Data Vault: What is it and when should it be used? (2024)

Data Vault 2.0 methodology takes not only modeling technique, but provides an entire methodology for all Data Warehouse Projects.

For many years, business intelligence (BI) projects have and continue to be operating under a waterfall model. It’s defined by a long-stretched sequence of each phase that demands an exhaustive list of upfront requirements, a complete data model design followed by codifying all hard and soft business rules into ETL processes. The visualization layer is sequentially built and presented to end users for sign off – months or even years from the original start date.

Data Vault: What is it and when should it be used? (1)

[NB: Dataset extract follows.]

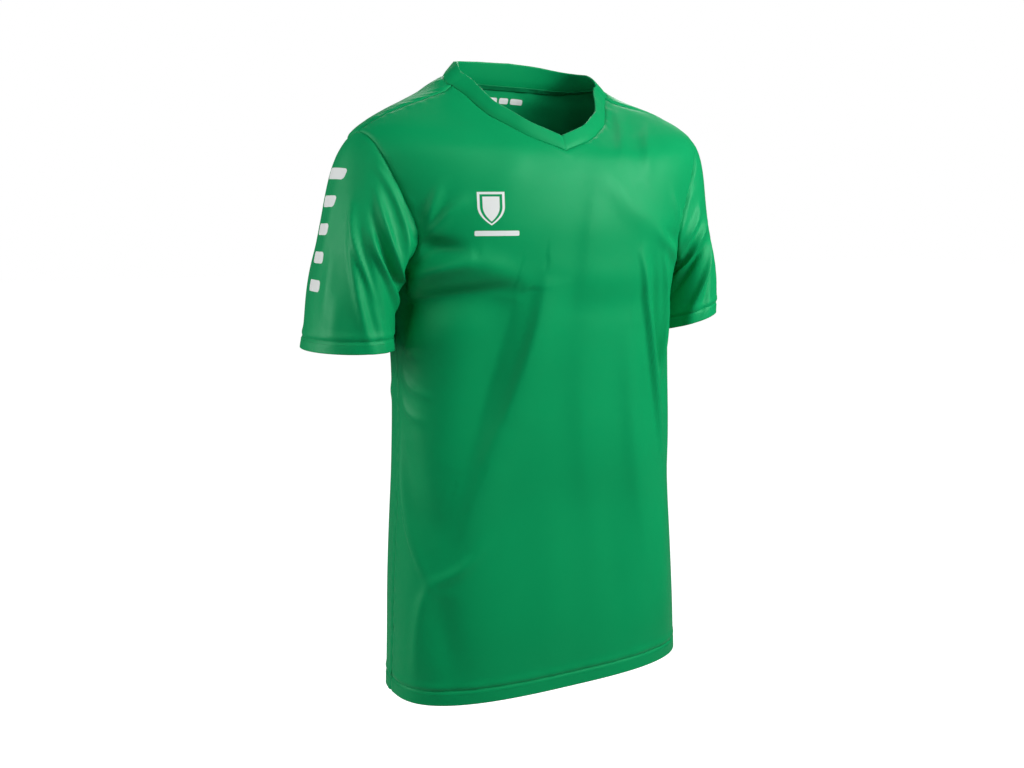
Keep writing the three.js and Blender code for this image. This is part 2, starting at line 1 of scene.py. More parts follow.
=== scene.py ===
import math
import bpy
import numpy as np
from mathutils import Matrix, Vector


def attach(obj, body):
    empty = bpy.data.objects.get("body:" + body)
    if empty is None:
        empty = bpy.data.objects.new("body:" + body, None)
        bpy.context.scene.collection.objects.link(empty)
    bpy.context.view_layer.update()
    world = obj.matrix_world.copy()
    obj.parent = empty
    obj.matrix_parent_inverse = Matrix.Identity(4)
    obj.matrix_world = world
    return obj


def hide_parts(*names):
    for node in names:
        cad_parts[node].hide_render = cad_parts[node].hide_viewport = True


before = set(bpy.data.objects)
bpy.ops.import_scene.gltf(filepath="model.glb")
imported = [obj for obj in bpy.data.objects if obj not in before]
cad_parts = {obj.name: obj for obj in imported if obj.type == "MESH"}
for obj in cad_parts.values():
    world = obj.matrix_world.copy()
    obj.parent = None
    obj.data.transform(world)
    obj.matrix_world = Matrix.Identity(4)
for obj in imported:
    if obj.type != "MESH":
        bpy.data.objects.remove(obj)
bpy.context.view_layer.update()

# Football jersey in its worn shape. Shapes are worked out in millimetres, +Z up, front to -Y,
# and turned to metres when a mesh is made.
print("jersey: frame loaded with", len(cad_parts), "solids")

# Small maths on whole arrays


def ease(value):
    # Smooth step from 0 to 1
    t = np.clip(value, 0, 1)
    return t * t * (3 - 2 * t)


def mix(a, b, t):
    return a + (b - a) * t


def bump(value, width):
    # Bell curve, 1 at zero
    return np.exp(-((value / width) ** 2))


def unit(vectors):
    length = np.linalg.norm(vectors, axis=-1, keepdims=True)
    return vectors / np.maximum(length, 1e-9)


def runLengths(points):
    # Distance along a line of points, from its first one
    gaps = np.linalg.norm(np.diff(points, axis=0), axis=-1)
    return np.concatenate([[0], np.cumsum(gaps)])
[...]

Fairly often we also see teams adopt a “reduced scope” version of waterfall that aims to break large BI initiatives into smaller projects. While this helps to reduce overall complexity, this approach, when applied to BI, is still quite risky because of two primary concerns:

  • the business requirements are now changing faster than the ability to deliver;
  • and budget holders are unwilling to spend into long-term projects with no materialized short-term results.

The above reasons are why we’ve seen a shift in project methodologies from waterfall into the iterative nimble approach of agile - which recognizes and provides some answers to these issues.

Within the data analytics domain, agile alone does not address the significant challenges we encounter at the more detailed levels of Data Warehouse or BI projects. These include:

  • iterating over data modeling
  • minimizing refactoring
  • designing of ETL or ELT routines that enable rapid response to changes in business logic or new additions of data
  • an approach to gathering business requirements that will closely tie to the input required for design decisions

In response to these challenges, Daniel Linstedt, author of Building Scalable Data Warehouse with Data Vault 2.0, defines a methodology that focuses on getting the most out of agile practices with other proven disciplines and techniques to deliver what seems to be the most iterative approach to BI yet.

Contrary to popular belief, Data Vault (DV) is not just a modeling technique, it’s an entire methodology for data warehouse projects. It binds together aspects of agile, BEAM requirements gathering, CMMI, TQM, Six Sigma and Data Vault Modelling to define an approach targeted at improving both the speed and quality of BI projects. I refer to it as the “guided missile approach” since it promotes both adaptation and accuracy.

DV also encompasses agile methods on Data Warehouse project estimation and agile task sizing to determine the traditionally overlooked complexity or work effort involved across the common Data Warehouse components. At the lower levels, it also presents a very concise and iterative approach to tackling common technical deliverables (within the BI world) with new or changing feature requests. These include thought-out, repeatable, step-by-step and agile based processes to accomplish frequent tasks.

These tasks include (but are not limited to) adding data attributes, slices, new sources, augmented sources, historical tracking, deprecating sources and source structure changes at both the ETL and Modelling phases.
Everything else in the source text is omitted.